Written exercise. Locate and copy all lines bearing the word "picture".

Data extract.
#####

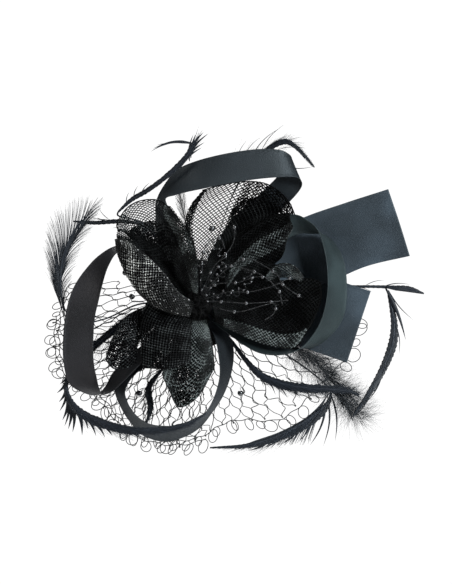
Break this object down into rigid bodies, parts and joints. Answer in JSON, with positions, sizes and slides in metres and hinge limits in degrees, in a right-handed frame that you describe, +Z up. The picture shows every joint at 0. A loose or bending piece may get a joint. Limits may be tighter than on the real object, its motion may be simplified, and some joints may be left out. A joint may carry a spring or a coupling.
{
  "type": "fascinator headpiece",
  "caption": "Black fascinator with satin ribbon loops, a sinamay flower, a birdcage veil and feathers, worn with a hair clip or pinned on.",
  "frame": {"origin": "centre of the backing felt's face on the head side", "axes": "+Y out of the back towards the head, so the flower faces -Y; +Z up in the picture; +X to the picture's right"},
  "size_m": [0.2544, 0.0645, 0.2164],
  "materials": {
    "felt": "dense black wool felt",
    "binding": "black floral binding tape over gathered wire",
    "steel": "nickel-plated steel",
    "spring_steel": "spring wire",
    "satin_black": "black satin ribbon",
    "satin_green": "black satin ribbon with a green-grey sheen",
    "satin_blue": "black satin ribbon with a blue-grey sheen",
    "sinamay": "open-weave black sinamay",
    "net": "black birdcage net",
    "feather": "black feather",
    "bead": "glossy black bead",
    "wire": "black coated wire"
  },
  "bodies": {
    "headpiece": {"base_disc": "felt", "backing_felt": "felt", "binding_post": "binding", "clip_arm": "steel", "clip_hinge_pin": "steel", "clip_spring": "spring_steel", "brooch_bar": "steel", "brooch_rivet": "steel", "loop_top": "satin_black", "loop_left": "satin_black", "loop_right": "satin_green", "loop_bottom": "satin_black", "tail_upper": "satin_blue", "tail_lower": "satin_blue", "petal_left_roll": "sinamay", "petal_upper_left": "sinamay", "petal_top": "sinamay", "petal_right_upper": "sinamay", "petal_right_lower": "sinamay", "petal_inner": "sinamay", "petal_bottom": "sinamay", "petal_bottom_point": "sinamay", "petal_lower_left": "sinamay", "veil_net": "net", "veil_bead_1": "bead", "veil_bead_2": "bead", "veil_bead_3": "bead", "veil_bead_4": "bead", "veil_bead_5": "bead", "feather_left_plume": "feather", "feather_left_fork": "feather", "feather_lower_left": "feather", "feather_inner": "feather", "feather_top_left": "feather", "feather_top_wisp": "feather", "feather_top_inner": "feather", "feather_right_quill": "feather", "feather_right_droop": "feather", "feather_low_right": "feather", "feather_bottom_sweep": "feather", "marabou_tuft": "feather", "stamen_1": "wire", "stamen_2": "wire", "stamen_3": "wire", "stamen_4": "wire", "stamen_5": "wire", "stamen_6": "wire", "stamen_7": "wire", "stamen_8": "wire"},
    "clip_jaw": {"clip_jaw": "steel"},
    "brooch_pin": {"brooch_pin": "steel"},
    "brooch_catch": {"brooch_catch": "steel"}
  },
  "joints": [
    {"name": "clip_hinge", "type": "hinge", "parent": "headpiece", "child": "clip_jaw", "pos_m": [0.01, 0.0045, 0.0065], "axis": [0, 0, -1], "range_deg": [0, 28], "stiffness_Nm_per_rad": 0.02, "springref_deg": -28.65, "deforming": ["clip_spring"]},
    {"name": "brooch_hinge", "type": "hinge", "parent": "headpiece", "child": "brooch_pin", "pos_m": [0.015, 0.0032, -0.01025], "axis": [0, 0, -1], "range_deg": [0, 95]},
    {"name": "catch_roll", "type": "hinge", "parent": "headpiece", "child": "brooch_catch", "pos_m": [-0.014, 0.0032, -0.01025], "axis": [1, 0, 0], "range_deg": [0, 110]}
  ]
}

#####

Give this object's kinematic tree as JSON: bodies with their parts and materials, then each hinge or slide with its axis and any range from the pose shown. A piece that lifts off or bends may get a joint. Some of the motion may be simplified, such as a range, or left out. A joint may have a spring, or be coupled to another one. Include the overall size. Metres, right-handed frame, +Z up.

#####

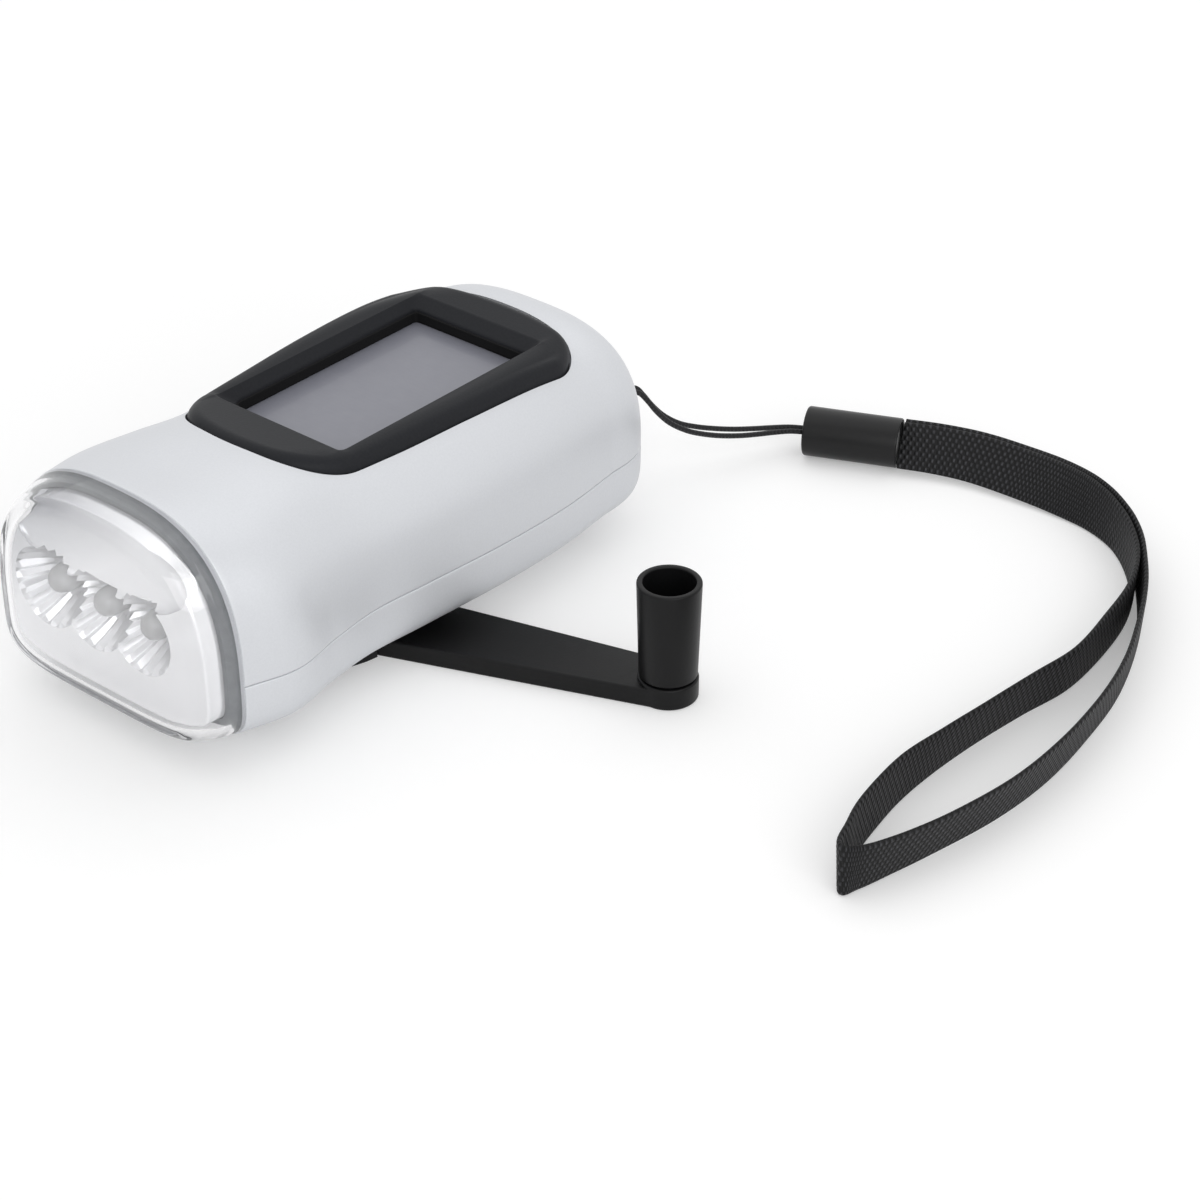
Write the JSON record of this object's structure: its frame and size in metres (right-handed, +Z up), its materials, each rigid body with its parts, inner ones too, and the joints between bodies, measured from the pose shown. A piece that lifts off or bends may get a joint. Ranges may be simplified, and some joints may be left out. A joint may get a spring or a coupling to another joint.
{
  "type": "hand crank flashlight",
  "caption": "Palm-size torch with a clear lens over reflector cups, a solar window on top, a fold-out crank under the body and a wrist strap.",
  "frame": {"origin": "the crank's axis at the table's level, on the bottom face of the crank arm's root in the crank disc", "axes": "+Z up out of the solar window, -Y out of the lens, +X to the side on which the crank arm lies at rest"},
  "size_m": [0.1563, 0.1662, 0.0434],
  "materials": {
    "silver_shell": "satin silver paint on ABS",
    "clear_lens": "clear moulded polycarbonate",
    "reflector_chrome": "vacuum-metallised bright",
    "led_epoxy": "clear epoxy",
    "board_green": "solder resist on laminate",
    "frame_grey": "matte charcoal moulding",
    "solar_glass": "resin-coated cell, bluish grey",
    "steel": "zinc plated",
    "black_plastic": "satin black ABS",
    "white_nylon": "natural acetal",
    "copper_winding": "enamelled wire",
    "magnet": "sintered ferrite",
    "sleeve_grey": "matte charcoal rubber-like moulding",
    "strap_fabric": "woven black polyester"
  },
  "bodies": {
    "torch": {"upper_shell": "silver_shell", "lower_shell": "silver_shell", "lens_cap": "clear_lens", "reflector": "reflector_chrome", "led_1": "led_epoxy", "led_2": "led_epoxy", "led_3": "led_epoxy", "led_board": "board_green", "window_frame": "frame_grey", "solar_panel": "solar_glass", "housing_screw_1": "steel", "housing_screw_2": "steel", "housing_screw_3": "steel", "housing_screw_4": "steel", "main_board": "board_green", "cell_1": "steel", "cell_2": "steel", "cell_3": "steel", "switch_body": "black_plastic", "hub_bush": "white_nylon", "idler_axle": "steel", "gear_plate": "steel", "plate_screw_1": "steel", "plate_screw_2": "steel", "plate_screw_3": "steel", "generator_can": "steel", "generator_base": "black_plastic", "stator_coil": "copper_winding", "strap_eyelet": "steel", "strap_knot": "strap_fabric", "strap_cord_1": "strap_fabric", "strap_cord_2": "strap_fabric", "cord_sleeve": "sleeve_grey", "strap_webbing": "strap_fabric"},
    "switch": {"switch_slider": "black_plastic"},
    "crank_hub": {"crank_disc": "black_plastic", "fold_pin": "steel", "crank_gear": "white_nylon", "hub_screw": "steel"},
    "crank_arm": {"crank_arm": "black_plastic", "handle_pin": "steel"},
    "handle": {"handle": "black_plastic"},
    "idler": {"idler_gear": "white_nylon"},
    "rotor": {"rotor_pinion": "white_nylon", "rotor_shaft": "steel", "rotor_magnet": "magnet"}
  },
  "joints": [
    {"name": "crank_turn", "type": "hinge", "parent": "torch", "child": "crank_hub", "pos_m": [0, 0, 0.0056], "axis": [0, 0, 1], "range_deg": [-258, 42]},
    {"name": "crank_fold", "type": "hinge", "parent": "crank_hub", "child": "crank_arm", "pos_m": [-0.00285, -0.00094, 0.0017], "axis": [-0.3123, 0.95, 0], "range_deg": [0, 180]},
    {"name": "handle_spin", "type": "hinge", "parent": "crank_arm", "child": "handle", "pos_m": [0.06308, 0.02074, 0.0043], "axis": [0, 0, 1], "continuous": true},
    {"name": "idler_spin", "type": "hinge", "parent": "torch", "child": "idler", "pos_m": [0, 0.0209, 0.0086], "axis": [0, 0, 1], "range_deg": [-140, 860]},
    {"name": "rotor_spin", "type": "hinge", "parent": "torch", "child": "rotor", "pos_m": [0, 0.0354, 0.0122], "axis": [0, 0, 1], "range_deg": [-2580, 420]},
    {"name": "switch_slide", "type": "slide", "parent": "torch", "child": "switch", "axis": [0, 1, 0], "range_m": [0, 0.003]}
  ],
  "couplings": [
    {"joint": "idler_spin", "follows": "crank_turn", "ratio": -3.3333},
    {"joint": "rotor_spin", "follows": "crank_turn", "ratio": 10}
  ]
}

#####

Solution below.
Break this object down into rigid bodies, parts and joints. Answer in JSON, with positions, sizes and slides in metres and hinge limits in degrees, in a right-handed frame that you describe, +Z up. The picture shows every joint at 0. A loose or bending piece may get a joint. Limits may be tighter than on the real object, its motion may be simplified, and some joints may be left out. A joint may carry a spring or a coupling.
  "frame": {"origin": "centre of the backing felt's face on the head side", "axes": "+Y out of the back towards the head, so the flower faces -Y; +Z up in the picture; +X to the picture's right"},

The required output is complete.